Closing the shop wasn’t Lemery’s idea. It was more of a chain reaction.
The store fills (as in overflowing) the back room and basement of the former 108 Chelsea Station Restaurant, which closed this spring. Tom Powers, an acclaimed writer and U.S. intelligence expert whose second-floor office is on the same street, has owned the building since 1984.
Powers has a potential new tenant, who — along with taking over the restaurant — is interested in the space occupied by the thrift shop. There’s a “good chance” it will become home to a bakery and cafe, Powers told me.
Lemery stressed that she doesn’t feel like Powers is giving her the boot. Her rent of $300 a month is far below market rate.
“I’m not angry at Tom,” she said. “He’s one of my favorite people in town. He’s blessed me many times over.”
For years, Lemery has provided a “wonderful service to the community,” Powers said. “She doesn’t wait for people to come to her for help. She seeks out people.”
It comes naturally.
Growing up on the “wrong side of the tracks” in the railroad town, “my family was poor, but my mother was still a giver,” Lemery said.
Recognizing that an older man who lived nearby had even less than her family, Mary Lemery would load up a small wagon with food and have her five daughters take turns pulling it to his house.
“I’ve never judged people,” Raelene Lemery said. “How do we know what they’ve been through? I don’t know anyone who wants to be poor just so they can get something for free.”
South Royalton has had a nonprofit thrift store since the late 1960s. The Community Shop, as it was called, was spearheaded by Sidney Newman and her sister Faith Ogden, a physician, to benefit an Orange County mental health organization and senior citizens group.
In the early 1980s, the sisters asked Lemery to take over the store — with two caveats that she’s always honored.
“I was never to sell a Bible,” Lemery said. “I was to give them away.”
The other?
“I was never to sell a toy gun,” she said, explaining that Newman and Ogden didn’t want children to get the impression that firearms couldn’t be dangerous.
Any toy gun dropped off at the store, Lemery smashed with a hammer.
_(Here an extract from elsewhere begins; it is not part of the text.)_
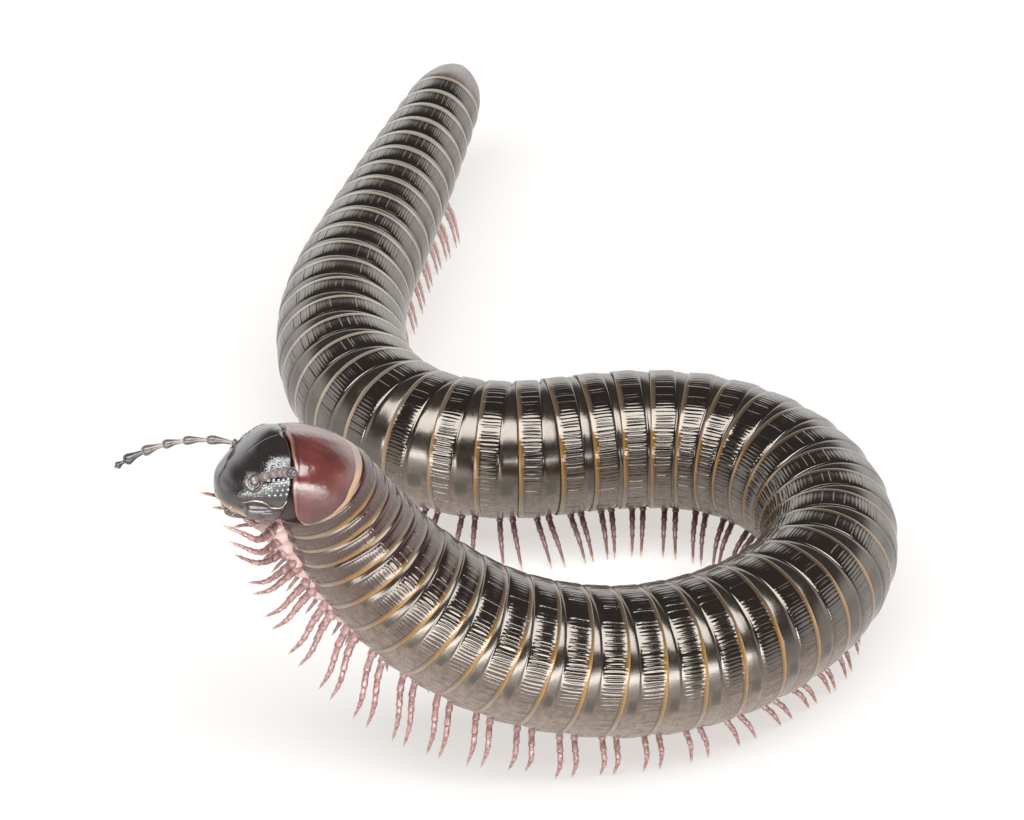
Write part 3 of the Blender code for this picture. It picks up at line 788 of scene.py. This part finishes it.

Until about five years ago, Lemery ran the store with the backing of the United Church of South Royalton, better known for obvious reason as the Red Door Church. But when the church took over the responsibility of raising money and overseeing a new food shelf in town (the previous one had closed), it couldn’t afford to continue supporting the thrift store.
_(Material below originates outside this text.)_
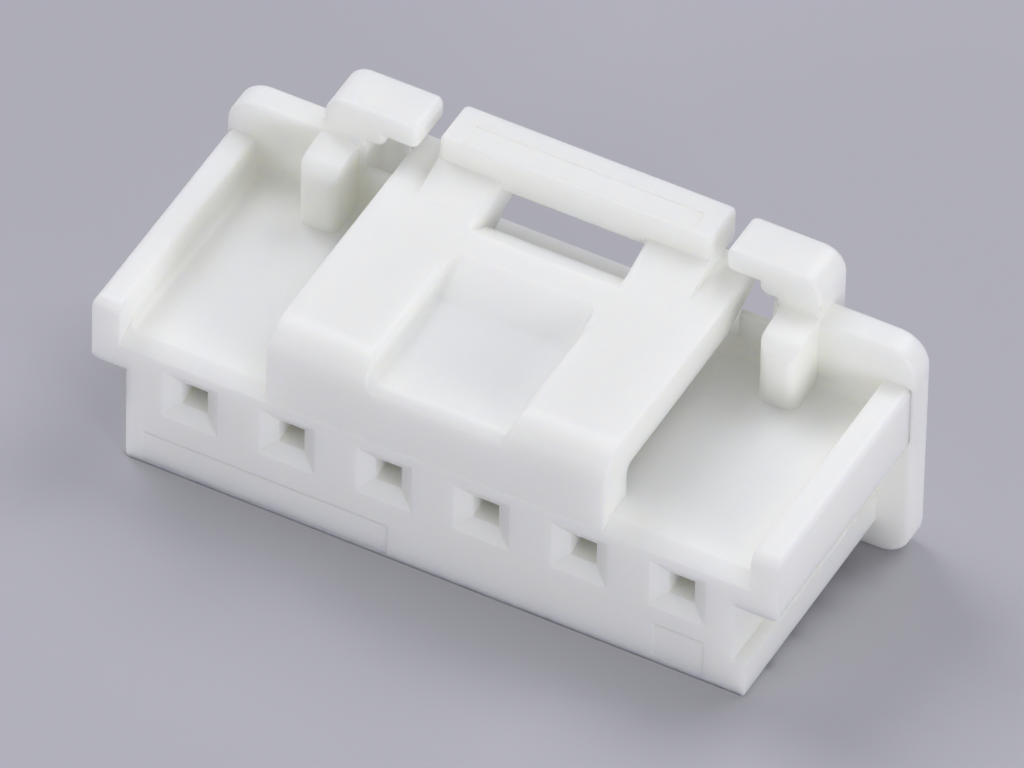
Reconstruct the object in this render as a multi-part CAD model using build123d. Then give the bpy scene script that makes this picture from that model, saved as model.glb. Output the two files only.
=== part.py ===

To help out Lemery until she finalized the paperwork to maintain the store’s nonprofit status, the church paid her rent for a year.
Some supporters encouraged Lemery to change the store’s name from the “Red Door” thrift shop to “Raelene’s.”
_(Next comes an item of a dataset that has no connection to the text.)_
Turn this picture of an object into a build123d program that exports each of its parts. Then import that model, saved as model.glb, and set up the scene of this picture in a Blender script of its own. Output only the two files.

She wouldn’t hear it. “She’s always there for people who need help, but she doesn’t like to take credit,” said Sue Thresher, branch manager for Bar Harbor Bank and Trust in South Royalton.
For a new name, Lemery went with Sunshine Thrift Shop, hoping it could bring a “ray of sunshine into people’s lives,” she told me a while back.
Lemery has made sure the store lives up to its name. She recently heard from a woman who she was familiar with. Years ago, after suffering debilitating injuries in a car crash, the woman became addicted to prescription painkillers.
Following a relapse, she had recovered to the point that she could move into a subsidized apartment.
Lemery asked Frary, a retired trucker, to come with her to leave off towels and sheets at the woman’s apartment. But first Lemery wanted to stop at a grocery store to pick up a few essentials for the woman. The bill for fresh vegetables, meats and canned goods came to almost $100.
“I hope she used money from the store and not her own, but you never know with Raelene,” Frary said.
It wouldn’t have been the first time.
An older couple was on the verge of losing their house in Royalton, after falling behind in property tax payments. Lemery took out a bank loan for $3,000 to cover the back taxes the couple owed.
“She does things that not a lot of people know about,” said Thresher, the bank manager. “It’s not only financial support. She gives moral support.”
When I mentioned to Lemery that someone in town had told me about what she had done for the couple, she just shrugged. “It took quite a while, but they paid me back,” she said.
Signs taped to the front window of the shuttered Chelsea Station restaurant let people know Sunshine Thrift Shop will “close permanently on or about” Oct. 27. Until then, it’s open Monday through Saturday from 10 a.m. to 3 p.m.
“All profits,” the signs read, “will go to help folks in need.”
As if Lemery would have it any other way.